For metallic bellows joints, the EJMA Standards (Expansion Joint Manufacturers Association, now in its 11th edition) are the worldwide reference for design equations covering spring rate, fatigue cycle life, instability (squirm) pressure, and rated movement. In the United States, ASME B31.3 Appendix X gives rules for metallic bellows expansion joints in process piping, including tie-rod and pressure-thrust requirements; ASME Section VIII Division 1 Appendix 26 covers bellows on pressure vessels. In Europe, EN 14917 is the harmonised standard for metal bellows expansion joints under the Pressure Equipment Directive for pressures above 0.5 bar. For non-metallic joints, the Fluid Sealing Association (FSA) Technical Handbook on non-metallic expansion joints is the primary reference. Fatigue testing references ASTM and EJMA cycle-life methods.
How do anchors, guides, and installation affect joint life?

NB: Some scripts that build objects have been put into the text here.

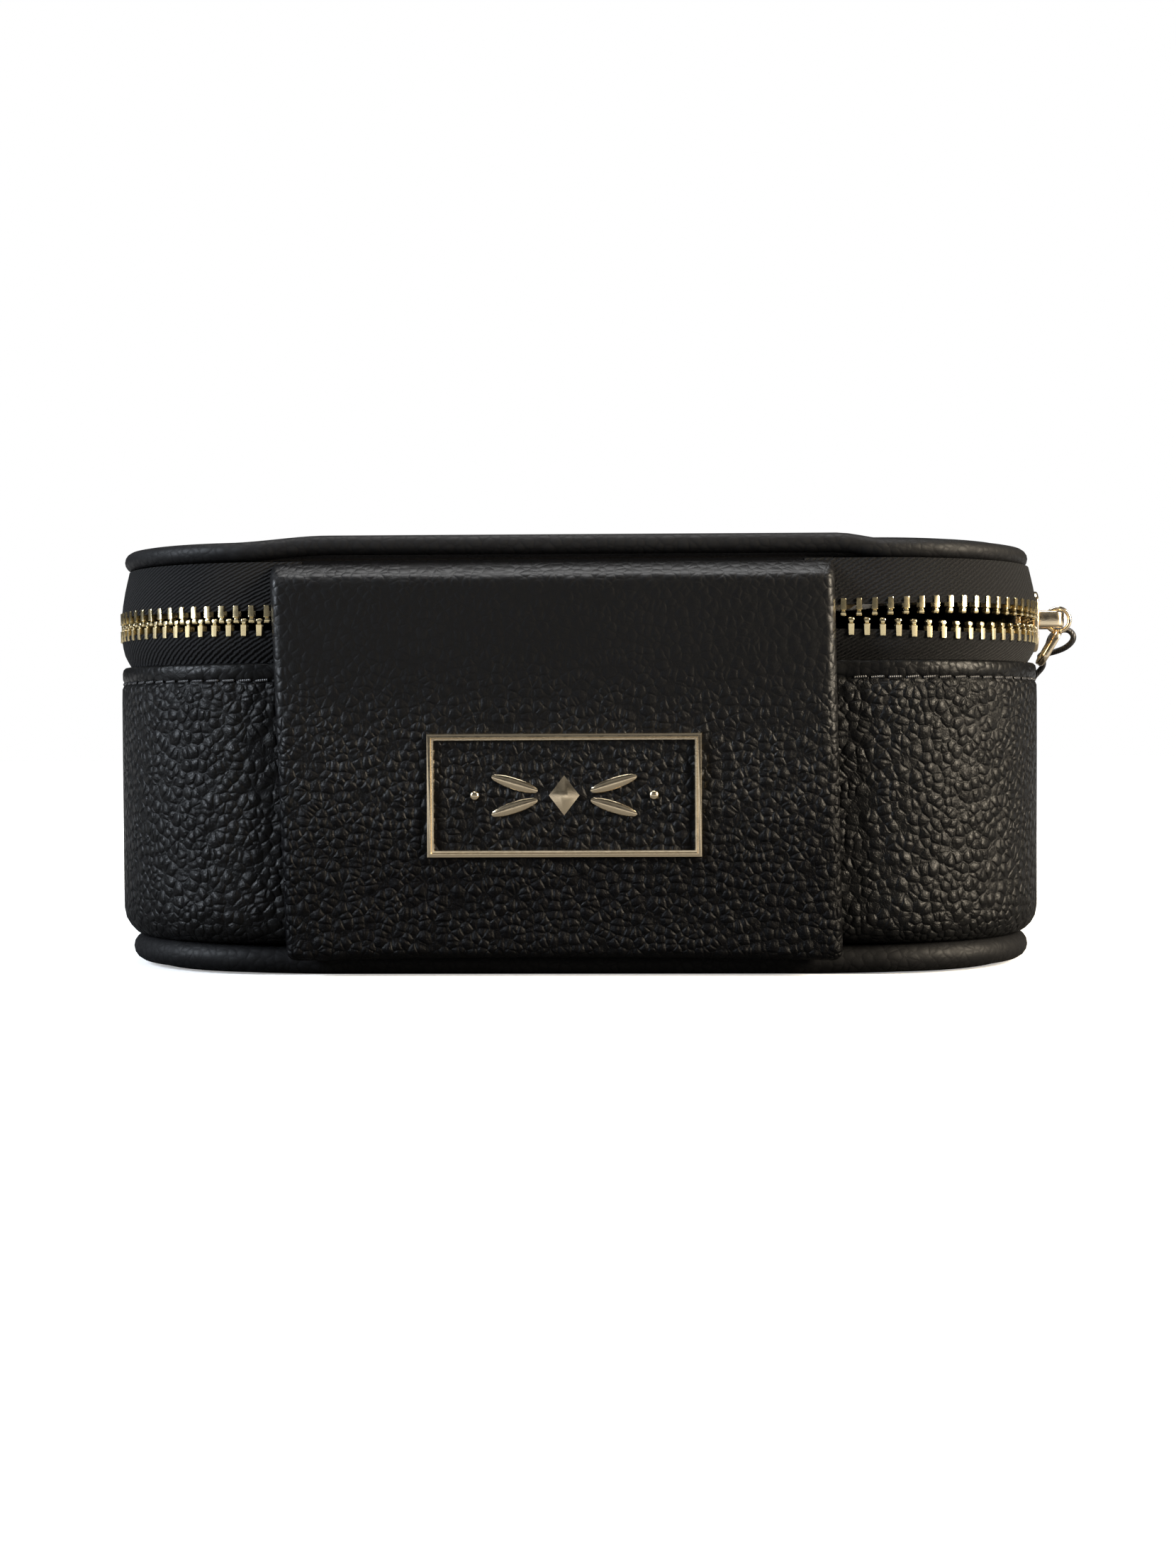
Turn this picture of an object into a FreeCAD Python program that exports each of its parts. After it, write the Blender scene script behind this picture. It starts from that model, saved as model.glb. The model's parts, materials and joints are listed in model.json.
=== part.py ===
"""Zipped leather jewellery case: a rounded box with piped edges, a wide leather hinge panel at the
front (-Y), a zip that runs round the other three sides, a slider on the right side, and a padded
inside with ring rolls, dividers and a mirror in the lid.

Frame: millimetres, +Z up, +X right, origin at the centre of the underside that the case rests on.
"""
import FreeCAD
import Part
import math
import os

os.makedirs("parts", exist_ok=True)

V = FreeCAD.Vector

# Outline of the case, seen from above
WIDTH = 168.0
DEPTH = 116.0
CORNER_R = 32.0

# Heights
FLOOR_TOP = 5.0
WALL_TOP = 53.8
CHAIN_Z = 61.0
LID_FLANGE_Z = 70.3
LID_BOARD_Z = 70.9
LID_BOARD_TOP = 73.2
LID_TOP = 75.9

# Layers of the base wall, from the outside in
LEATHER_T = 1.6
BOARD_T = 2.5
LINING_T = 1.0
HEM_H = 3.0
WALL_ROLL_R = 3.0

# Piping: a covered cord round the lid and round the underside
BOTTOM_PIPING_R = 2.4
BOTTOM_PIPING_INSET = 4.1
LID_PIPING_R = 1.7
LID_PIPING_INSET = 2.9

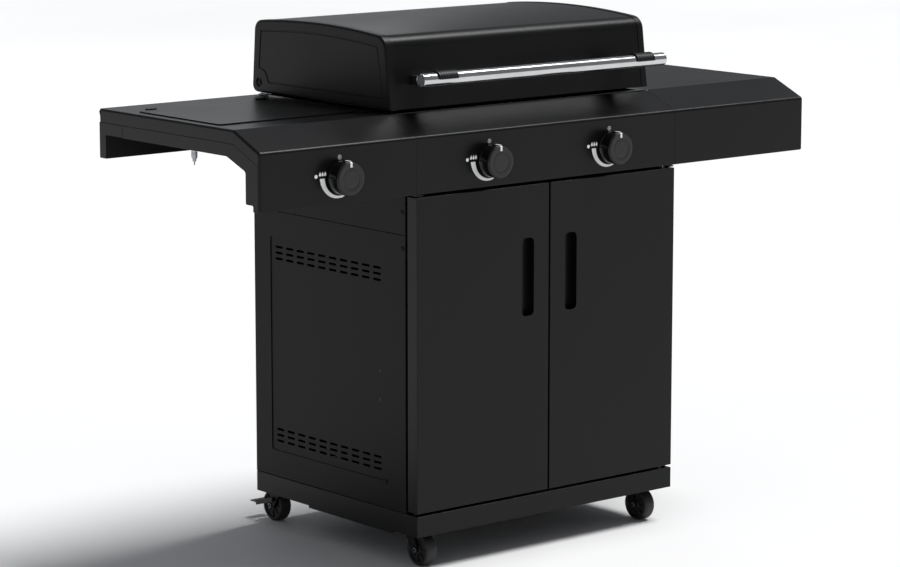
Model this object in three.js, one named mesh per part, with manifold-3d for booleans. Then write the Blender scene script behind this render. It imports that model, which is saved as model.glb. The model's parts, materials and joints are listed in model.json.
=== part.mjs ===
// Free-standing gas barbecue grill: a cabinet on casters, two doors, a sloped control console,
// two side tables (a side burner under a lid in the left one) and a hinged hood.
// Millimetres, +Z up. X runs along the tables, Y from the doors to the back.
// Heights are counted from the underside of the base; the last lines set the object on the ground.
import * as THREE from 'three';
import { mergeVertices } from 'three/addons/utils/BufferGeometryUtils.js';
import Module from 'manifold-3d';

const wasm = await Module();
wasm.setup();

// Overall sizes
const cabinetWidth = 620;
const cabinetDepth = 481;
const deckHeight = 751;
const tableLength = 340;
const sheet = 1.2;
const seam = 0.4;

// Base and casters
const baseHeight = 38;
const skirtWall = 1.5;
const baseLipDepth = 5;
const baseLipWidth = 4.5;
const baseLipFront = 74;
const baseLipBack = 321;
const crossbarHeight = 18;
const crossbarHalf = 26;
const casterInsetX = 43;
const frontCasterY = 65;
const rearCasterInset = 31;
const wheelRadius = 30.5;
const wheelWidth = 24;
const wheelDrop = 33.5;
const casterTrail = 25;
const axleRadius = 3;
const axleClearance = 0.3;
const forkPlate = 2.5;
const forkSideGap = 2;
const crownRadius = 21;
const crownTop = 14;
const pedalPlate = 2;
const pedalPivotY = 20;
const pedalPivotZ = -20;
const pedalTreadY = 62;
const pedalTreadLength = 20;
const pedalTreadZ = -32;

// Doors
const doorDepth = 27;
const doorReveal = 5.5;
const doorSill = 5;
const doorGap = 4;
const doorClearance = 6;
const doorLip = 12;
const slotWidth = 28.5;
const slotHeight = 143;
const slotRadius = 9;
const slotEdge = 35.5;
const slotDrop = 96;
const pocketMargin = 10;
const pocketDepth = 16.5;
const doorPinRadius = 3.5;
const doorPinInset = 7.5;
const doorPinReach = 5;
const doorPinRoot = 15;
const doorPinClearance = 0.5;

// Cabinet sides and back
const waistHeight = 541;
const sideFlange = 20;
const embossDepth = 1.5;
const embossFront = 90;
const embossBackInset = 50;
const embossFoot = 88;
const embossTopInset = 48;
const ventLength = 22;
const ventHeight = 4.5;
const ventPitchY = 32.3;
const ventPitchZ = 11;
const ventRows = 3;
const ventMargin = 13;
const ventEdgeInset = 16.8;
const crossbarDepth = 22;
const crossRailHeight = 19;
const hosePortWidth = 90;
const hosePortHeight = 46;
const hosePortBase = 300;
const backVentCount = 9;
const backVentLength = 40;
const backVentPitch = 56;
const backVentHeight = 6;

// Console and tables
const slopeRise = 33;
const slopeRun = 75;
const consoleFace = 101.5;
const consoleTopRadius = 7;
const creaseRadius = 5;
const consoleStep = 11;
const consoleStepY = 19;
const consoleReturnY = 40;
const consoleRearLip = 14;
const skirtHeight = 24;
const frameHeight = 22;
const frameFlange = 18;
const frameKneeY = 88;
const frameKneeDrop = 21;
const rearTrimLength = 73;
const apronDepth = 20;
const apronHeight = 65;

// Gas train and controls
const knobHeight = 47.5;
const mainKnobX = 144;
const knobRadius = 30;
const knobLength = 23;
const knobWall = 3;
const knobStandOff = 10;
const knobEdge = 2.5;
const hubRadius = 8;
const stemRadius = 3.9;
const stemClearance = 0.35;
const stemFlat = 2.6;
const stemHole = 6;
const stemReach = 22;
const stemRoot = 18;
const pushTravel = 4;
const bezelRadius = 26;
const bezelNose = 21.5;
const bezelLength = 8;
const bezelBore = 11;
const valveWidth = 22;
const valveFront = 16;
const valveBack = 50;
const valveNeck = 8;
const nozzleRadius = 5;
const nozzleTip = 74;
const manifoldRadius = 8;
const manifoldY = 54;
const manifoldDrop = 24;
const manifoldLeftReach = 70;
const manifoldRightReach = 40;
const inletRadius = 12;
const inletLength = 22;

// Firebox and what it holds
const fireboxSide = 18;
const fireboxFrontGap = 9;
const fireboxBackGap = 11;
const fireboxWall = 110;
const fireboxFloorDrop = 50;
const drainHalf = 60;
const drainDepth = 15;
const ledgeDepth = 9;
const burnerRadius = 15;
const venturiRadius = 10;
const venturiLength = 32;
const burnerEndGap = 28;
const tamerHalf = 55;
const tamerRise = 22;
const tamerDrop = 64;
const tamerEndGap = 6;
const grateDrop = 28;
const grateBar = 6;
const grateFrame = 10;
const grateThick = 11;
const grateMidGap = 3;
const grateEdgeGap = 5;
const grateBars = 10;
const trayDrop = 203;
const trayHeight = 13;
const trayHalf = 270;
const trayFront = 92;
const trayBackInset = 7;
const trayHandle = 17;
const trayClearance = 1;
const runnerFoot = 10;
const portMargin = 7;

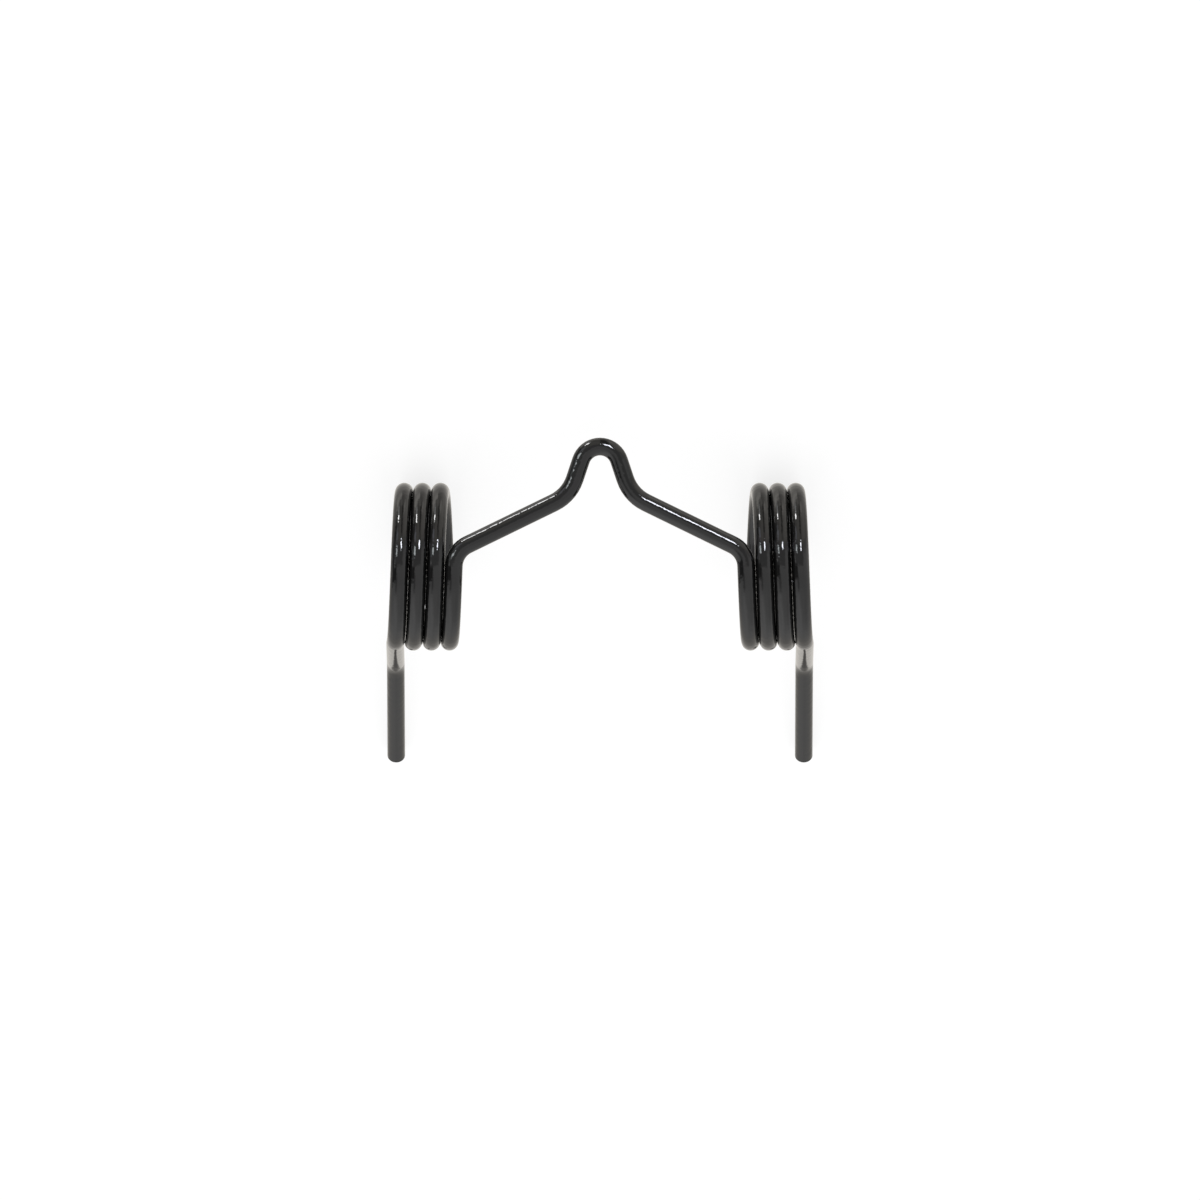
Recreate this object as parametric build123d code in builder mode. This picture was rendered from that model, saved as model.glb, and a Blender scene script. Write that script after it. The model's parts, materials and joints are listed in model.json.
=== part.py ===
from build123d import *

import os
from math import asin, atan2, cos, degrees, radians, sin, tan

# Double torsion spring: one length of round wire, coiled at both sides and mirrored about X = 0.
# A bridge with a raised hump joins the inner turns of the coils, and each outer turn ends in a
# bent leg.
#
# The wire is shaped in a bending frame: X runs along the coils' common axis, the bridge hangs
# in the plane at the front of the coils (-Y) with its hump pointing down, and the legs leave
# the top of the coils, towards +Y. The finished spring is then turned about X to the way it
# lies on a flat surface: on the backs of its coils and the tips of its legs. Millimetres,
# +Z up, with the origin on the coils' axis, midway between them.

# Wire
wire_diameter = 5.0
end_rounding = 0.3             # radius of the broken edge round each cut end

# Coils
coil_mean_diameter = 42.0
turn_gap = 0.06                # clear space between neighbouring turns
full_turns = 3                 # whole turns of each coil, before the part turn up to its leg
leg_exit_angle = 82.6          # part turn from the front of the coil to where the leg leaves

# Bridge, measured on the wire's centreline
bridge_span = 81.7             # from one inner turn to the other, at the front of the coils
bridge_start_length = 0.25     # straight wire between an inner turn and its bend
bridge_bend_radius = 6.8
arm_slope = 26.0               # of each arm, against the coils' axis
hump_foot_radius = 11.4
hump_side_lean = 18.5          # of each side of the hump, away from square to the coils' axis
hump_crown_radius = 5.6
hump_reach = 33.55             # from the coils' axis to the crown, square to that axis

# Legs, measured on the wire's centreline
leg_root_radius = 180.0        # of the slight bend that takes the coil's lead out of the leg
leg_run_length = 36.9          # straight wire from there to the leg's own bend
leg_bend_radius = 17.0
leg_bend_angle = 26.8
leg_tip_length = 42.4          # straight wire from the bend to the cut end

wire_radius = wire_diameter / 2
coil_radius = coil_mean_diameter / 2
coil_pitch = wire_diameter + turn_gap


def bridge_heading(angle):
    """Direction in the bridge's plane: 0 is along the coils' axis, 90 is towards the crown."""
    return Vector(-cos(radians(angle)), 0, -sin(radians(angle)))


def leg_heading(angle):
    """Direction square to the coils' axis: 0 is straight back, 90 is up, away from the crown."""
    return Vector(0, cos(radians(angle)), sin(radians(angle)))


def bend_end(start, heading, new_heading, radius):
    """Where a bend ends that starts here and turns the wire from heading to new_heading."""
    half_turn = radians(heading.get_angle(new_heading)) / 2
    return start + (heading + new_heading) * (radius * tan(half_turn))


# One half of the wire, from the crown to the tip of the leg on the +X side
with BuildLine() as half_wire:
    # Coil: a left-hand helix that starts at its front and winds outwards
    coil_angle = 360 * full_turns + leg_exit_angle
    coil_frame = Plane(origin=(bridge_span / 2, 0, 0), x_dir=(0, -1, 0), z_dir=(1, 0, 0))
    coil_height = coil_pitch * coil_angle / 360
    helix = Helix(coil_pitch, coil_height, coil_radius, lefthand=True, mode=Mode.PRIVATE)
    coil = coil_frame * helix
    add(coil)

    # Leg: it leaves along the coil's tangent, loses the coil's lead, bends once and ends square
    exit_slope = 90 - leg_exit_angle
    run_heading = leg_heading(exit_slope)
    tip_heading = leg_heading(exit_slope + leg_bend_angle)
    run_start = bend_end(coil @ 1, coil % 1, run_heading, leg_root_radius)
    bend_start = run_start + run_heading * leg_run_length
    tip_start = bend_end(bend_start, run_heading, tip_heading, leg_bend_radius)
    leg_end = tip_start + tip_heading * leg_tip_length
    TangentArc(coil @ 1, run_start, tangent=coil % 1)
    Line(run_start, bend_start)
    TangentArc(bend_start, tip_start, tangent=run_heading)
    Line(tip_start, leg_end)

    # Bridge: out of the coil, along the arm and up the hump's side to half of its crown
    out_heading = -(coil % 0)
    arm_heading = bridge_heading(arm_slope)
    side_heading = bridge_heading(90 - hump_side_lean)
    crown_heading = bridge_heading(0)
    bridge_start = coil @ 0
    arm_bend = bridge_start + out_heading * bridge_start_length
    arm_start = bend_end(arm_bend, out_heading, arm_heading, bridge_bend_radius)
    foot_bend = bend_end(Vector(), arm_heading, side_heading, hump_foot_radius)
    crown_bend = bend_end(Vector(), side_heading, crown_heading, hump_crown_radius)
    crown = Vector(0, -coil_radius, -hump_reach)
    # The arm and the hump's side are as long as it takes to get from the bend to the crown
    span = crown - arm_start - foot_bend - crown_bend
    turn = arm_heading.cross(side_heading).Y
    arm_length = span.cross(side_heading).Y / turn
    side_length = arm_heading.cross(span).Y / turn
    arm_end = arm_start + arm_heading * arm_length
    side_start = arm_end + foot_bend
    side_end = side_start + side_heading * side_length
    Line(bridge_start, arm_bend)
    TangentArc(arm_bend, arm_start, tangent=out_heading)
    Line(arm_start, arm_end)
    TangentArc(arm_end, side_start, tangent=arm_heading)
    Line(side_start, side_end)
    TangentArc(side_end, crown, tangent=side_heading)

# The wire's seam starts on the underside of the leg's tip, and so runs on along the inside of
# the coils and the back of the bridge
across_tip = leg_heading(exit_slope + leg_bend_angle - 90)
with BuildPart() as wire:
    with BuildLine() as path:
        add(half_wire.line)
        mirror(half_wire.line, about=Plane.YZ)
    with BuildSketch(Plane(origin=leg_end, x_dir=across_tip, z_dir=tip_heading)):
        Circle(wire_radius)
    sweep(path=path.wire())
    fillet(wire.faces().filter_by(GeomType.PLANE).edges(), radius=end_rounding)

# Rest: the surface that the spring lies on touches the backs of the coils and the rounded edge of
# each leg's cut end.
rim = leg_end - tip_heading * end_rounding + across_tip * (wire_radius - end_rounding)
rim_distance = Vector(0, rim.Y, rim.Z)
rim_angle = degrees(atan2(rim.Z, rim.Y))
outer_radius = coil_radius + wire_radius
surface_angle = rim_angle + degrees(asin((outer_radius - end_rounding) / rim_distance.length))

with BuildPart() as spring:
    add(wire.part, rotation=(-surface_angle, 0, 0))
spring.part.label = "double_torsion_spring"

os.makedirs("parts", exist_ok=True)
export_step(spring.part, "parts/double_torsion_spring.step")
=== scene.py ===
import json
import math

import bpy
from mathutils import Matrix, Vector


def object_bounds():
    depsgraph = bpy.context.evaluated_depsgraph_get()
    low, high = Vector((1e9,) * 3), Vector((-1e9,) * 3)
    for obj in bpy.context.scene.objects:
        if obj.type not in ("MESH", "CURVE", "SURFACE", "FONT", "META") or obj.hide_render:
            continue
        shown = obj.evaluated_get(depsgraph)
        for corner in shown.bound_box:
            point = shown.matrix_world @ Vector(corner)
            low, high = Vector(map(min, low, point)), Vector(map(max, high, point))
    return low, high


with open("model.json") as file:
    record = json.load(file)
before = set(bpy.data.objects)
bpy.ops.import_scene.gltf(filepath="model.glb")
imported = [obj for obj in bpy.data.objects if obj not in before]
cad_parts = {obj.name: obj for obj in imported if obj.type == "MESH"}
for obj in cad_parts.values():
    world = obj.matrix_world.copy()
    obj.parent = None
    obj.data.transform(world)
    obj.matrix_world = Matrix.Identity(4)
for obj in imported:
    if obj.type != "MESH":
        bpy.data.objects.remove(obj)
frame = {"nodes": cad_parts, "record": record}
cad_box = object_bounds()
bpy.context.scene.view_settings.view_transform = "Standard"

# The spring lies on the backs of its coils. The camera looks down on it, square to its bridge,
# with the hump's crown up in the picture.
spring = frame["nodes"]["double_torsion_spring"]
mounts = {mount["name"]: mount for mount in frame["record"]["mounts"]}
view_up = Vector(mounts["bridge_hump"]["axis"]).normalized()
view_right = Vector((-1, 0, 0))
to_camera = view_right.cross(view_up).normalized()

# ---------------------------------------------------------------- settings

# Camera
pixel = 0.00028                # metres to one pixel of the picture, on the object
picture_width = 1200           # pixels
centre_below_axis = 33.3       # pixels from the coils' axis down to the picture's centre
lens = 1600                    # millimetres: long enough to look almost parallel
plane_behind_axis = 0.010      # metres from the axis to the depth where the picture's scale holds
clip_start = 0.1               # metres
clip_end_distances = 4         # the clip end, in camera distances

# Floor
floor_reach = 6.0              # metres from the middle to each side
floor_colour = 0.25
floor_glow = 0.80              # with the light on its colour, enough for a white floor

# Paint
paint_colour = 0.003
paint_roughness = 0.03
paint_ior = 1.5
ripple_scale = 500             # to one metre: waves of about 2 mm, with finer ones on them
ripple_detail = 2.5
ripple_roughness = 0.5
ripple_strength = 1.0
ripple_height = 0.00009        # metres

# Tints
white = (1.0, 1.0, 1.0)
warm = (1.0, 0.96, 0.90)
cool = (0.89, 0.91, 1.0)
teal = (0.92, 0.98, 1.0)

# Levels in the world, where 1 is white
background_level = 1.0
soft_light_level = 1.0
room_level = 0.60              # of the studio, where no panel covers it
side_level = 0.68              # beside and behind the spring, round the mirror ball's rim
side_fade = (0.64, 0.36)       # where the sides begin and are whole: 1 is the camera, 0 the rim
backdrop_level = 0.80          # straight behind the spring
backdrop_fade = (0.30, 0.12)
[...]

A bellows joint only works correctly inside a properly restrained piping system. Main anchors must absorb the pressure thrust and spring force of an unrestrained joint; intermediate anchors divide long runs. Pipe guides keep the pipe aligned with the joint axis so movement stays axial and the bellows does not buckle (squirm): EJMA recommends the first guide within four pipe diameters of the joint and the second within fourteen diameters. Installation errors are the leading cause of premature failure: shipping bars must be removed only after anchoring, the joint must not be used to correct pipe misalignment beyond its rating, it must not be over-compressed or twisted, and flow liners must point in the direction of flow. Field misuse, not metallurgy, accounts for most early bellows leaks.